▶ _WHAT THE TASK REQUIRES_
Lines that contain the string "bodies" are to be copied; leave out all others.

========================================================================

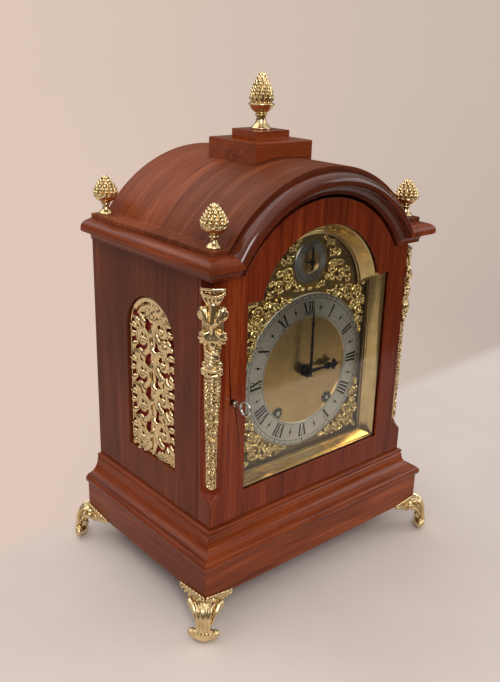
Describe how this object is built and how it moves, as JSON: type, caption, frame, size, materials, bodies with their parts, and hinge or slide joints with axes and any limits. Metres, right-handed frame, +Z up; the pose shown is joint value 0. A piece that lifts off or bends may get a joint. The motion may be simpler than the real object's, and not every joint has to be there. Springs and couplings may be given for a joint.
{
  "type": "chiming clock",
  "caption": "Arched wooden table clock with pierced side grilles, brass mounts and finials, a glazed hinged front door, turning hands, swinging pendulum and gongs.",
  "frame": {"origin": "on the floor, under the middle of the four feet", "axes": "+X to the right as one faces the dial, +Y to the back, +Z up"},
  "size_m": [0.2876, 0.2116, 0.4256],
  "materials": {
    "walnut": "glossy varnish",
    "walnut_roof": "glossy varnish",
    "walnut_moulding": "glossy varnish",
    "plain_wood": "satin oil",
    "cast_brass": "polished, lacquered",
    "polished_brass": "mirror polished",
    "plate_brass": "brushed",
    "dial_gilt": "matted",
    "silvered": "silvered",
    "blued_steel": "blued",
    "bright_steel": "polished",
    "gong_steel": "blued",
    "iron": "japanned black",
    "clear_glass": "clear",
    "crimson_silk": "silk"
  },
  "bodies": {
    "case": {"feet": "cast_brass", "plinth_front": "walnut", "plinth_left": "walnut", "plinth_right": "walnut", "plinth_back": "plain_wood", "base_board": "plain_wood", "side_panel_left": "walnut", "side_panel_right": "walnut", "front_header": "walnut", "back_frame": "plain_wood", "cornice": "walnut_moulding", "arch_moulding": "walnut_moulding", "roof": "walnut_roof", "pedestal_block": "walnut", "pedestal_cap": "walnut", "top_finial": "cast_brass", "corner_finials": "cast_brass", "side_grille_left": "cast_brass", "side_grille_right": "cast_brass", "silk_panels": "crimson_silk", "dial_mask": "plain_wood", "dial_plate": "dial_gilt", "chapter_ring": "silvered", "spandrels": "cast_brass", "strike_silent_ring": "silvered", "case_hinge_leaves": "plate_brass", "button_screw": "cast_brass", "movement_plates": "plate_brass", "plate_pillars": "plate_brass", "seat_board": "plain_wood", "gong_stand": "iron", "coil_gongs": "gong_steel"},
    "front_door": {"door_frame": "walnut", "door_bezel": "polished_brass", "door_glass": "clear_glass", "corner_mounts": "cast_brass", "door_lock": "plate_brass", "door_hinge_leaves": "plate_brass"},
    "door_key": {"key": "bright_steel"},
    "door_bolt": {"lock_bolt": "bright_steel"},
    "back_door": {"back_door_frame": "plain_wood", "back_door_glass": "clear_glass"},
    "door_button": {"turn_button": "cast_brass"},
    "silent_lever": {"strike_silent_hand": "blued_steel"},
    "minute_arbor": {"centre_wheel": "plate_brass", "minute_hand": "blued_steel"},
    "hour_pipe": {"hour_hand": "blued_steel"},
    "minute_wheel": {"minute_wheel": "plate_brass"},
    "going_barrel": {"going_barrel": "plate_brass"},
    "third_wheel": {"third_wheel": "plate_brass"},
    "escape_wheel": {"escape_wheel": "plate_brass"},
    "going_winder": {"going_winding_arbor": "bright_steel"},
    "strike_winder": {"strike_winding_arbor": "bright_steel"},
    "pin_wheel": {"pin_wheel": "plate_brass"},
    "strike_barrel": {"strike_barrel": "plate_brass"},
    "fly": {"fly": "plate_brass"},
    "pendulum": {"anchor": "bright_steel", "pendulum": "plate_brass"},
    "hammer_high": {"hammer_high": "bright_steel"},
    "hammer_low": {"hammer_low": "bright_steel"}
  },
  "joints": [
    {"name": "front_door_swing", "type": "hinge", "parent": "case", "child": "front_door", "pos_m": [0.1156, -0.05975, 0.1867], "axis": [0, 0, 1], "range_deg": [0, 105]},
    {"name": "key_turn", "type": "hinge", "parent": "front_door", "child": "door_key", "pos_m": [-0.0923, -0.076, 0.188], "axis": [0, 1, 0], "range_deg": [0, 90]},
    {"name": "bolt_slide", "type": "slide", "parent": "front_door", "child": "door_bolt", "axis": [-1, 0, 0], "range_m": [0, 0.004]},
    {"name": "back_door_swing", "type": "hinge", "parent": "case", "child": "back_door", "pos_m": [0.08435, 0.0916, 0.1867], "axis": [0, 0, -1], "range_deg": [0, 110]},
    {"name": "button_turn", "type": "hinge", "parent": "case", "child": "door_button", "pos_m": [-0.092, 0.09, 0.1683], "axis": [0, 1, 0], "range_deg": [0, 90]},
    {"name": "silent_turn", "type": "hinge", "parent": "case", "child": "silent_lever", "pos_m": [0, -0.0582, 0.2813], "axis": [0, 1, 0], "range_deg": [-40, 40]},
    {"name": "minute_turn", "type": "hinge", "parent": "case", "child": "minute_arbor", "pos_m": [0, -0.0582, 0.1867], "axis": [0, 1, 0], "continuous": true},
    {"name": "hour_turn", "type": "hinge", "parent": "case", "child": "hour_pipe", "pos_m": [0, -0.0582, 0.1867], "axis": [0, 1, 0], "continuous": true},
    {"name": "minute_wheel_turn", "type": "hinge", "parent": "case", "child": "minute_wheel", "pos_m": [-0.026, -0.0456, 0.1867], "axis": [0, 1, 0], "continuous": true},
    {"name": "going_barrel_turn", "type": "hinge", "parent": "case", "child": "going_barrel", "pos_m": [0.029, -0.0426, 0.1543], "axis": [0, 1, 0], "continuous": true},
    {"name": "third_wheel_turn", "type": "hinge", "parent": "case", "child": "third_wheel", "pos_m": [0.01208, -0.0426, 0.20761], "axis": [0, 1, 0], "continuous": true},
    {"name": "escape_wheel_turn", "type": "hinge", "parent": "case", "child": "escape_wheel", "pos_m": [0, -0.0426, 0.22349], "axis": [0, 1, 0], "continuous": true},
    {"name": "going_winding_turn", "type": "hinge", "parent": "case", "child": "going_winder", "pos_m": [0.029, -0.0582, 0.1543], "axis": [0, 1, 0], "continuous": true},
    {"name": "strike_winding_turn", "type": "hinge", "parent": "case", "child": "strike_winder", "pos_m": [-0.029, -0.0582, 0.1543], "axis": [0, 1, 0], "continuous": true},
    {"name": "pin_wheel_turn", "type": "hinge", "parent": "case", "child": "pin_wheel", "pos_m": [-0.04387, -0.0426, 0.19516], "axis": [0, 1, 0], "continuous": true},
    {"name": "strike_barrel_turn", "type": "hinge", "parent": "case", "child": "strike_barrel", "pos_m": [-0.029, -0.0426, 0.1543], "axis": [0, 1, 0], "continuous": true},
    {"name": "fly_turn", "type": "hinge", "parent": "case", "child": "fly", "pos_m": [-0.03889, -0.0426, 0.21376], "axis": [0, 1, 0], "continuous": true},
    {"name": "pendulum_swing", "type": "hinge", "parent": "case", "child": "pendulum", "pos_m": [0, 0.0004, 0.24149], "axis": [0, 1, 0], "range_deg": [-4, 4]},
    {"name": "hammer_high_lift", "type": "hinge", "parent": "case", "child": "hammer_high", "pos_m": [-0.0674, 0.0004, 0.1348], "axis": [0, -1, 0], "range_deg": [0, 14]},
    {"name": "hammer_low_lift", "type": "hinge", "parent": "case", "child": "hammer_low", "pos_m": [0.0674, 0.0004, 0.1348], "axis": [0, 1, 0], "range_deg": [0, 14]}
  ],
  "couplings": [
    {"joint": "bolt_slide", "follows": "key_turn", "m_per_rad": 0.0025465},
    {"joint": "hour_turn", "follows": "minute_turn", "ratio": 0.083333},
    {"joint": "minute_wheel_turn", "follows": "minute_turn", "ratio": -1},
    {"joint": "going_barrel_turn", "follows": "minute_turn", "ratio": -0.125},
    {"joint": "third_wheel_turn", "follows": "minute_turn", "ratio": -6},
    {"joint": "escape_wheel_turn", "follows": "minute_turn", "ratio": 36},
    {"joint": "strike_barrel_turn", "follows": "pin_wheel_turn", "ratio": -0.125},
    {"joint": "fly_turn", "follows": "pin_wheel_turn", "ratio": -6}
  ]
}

========================================================================

▶ _EXPECTED ANSWER_
Describe how this object is built and how it moves, as JSON: type, caption, frame, size, materials, bodies with their parts, and hinge or slide joints with axes and any limits. Metres, right-handed frame, +Z up; the pose shown is joint value 0. A piece that lifts off or bends may get a joint. The motion may be simpler than the real object's, and not every joint has to be there. Springs and couplings may be given for a joint.
  "bodies": {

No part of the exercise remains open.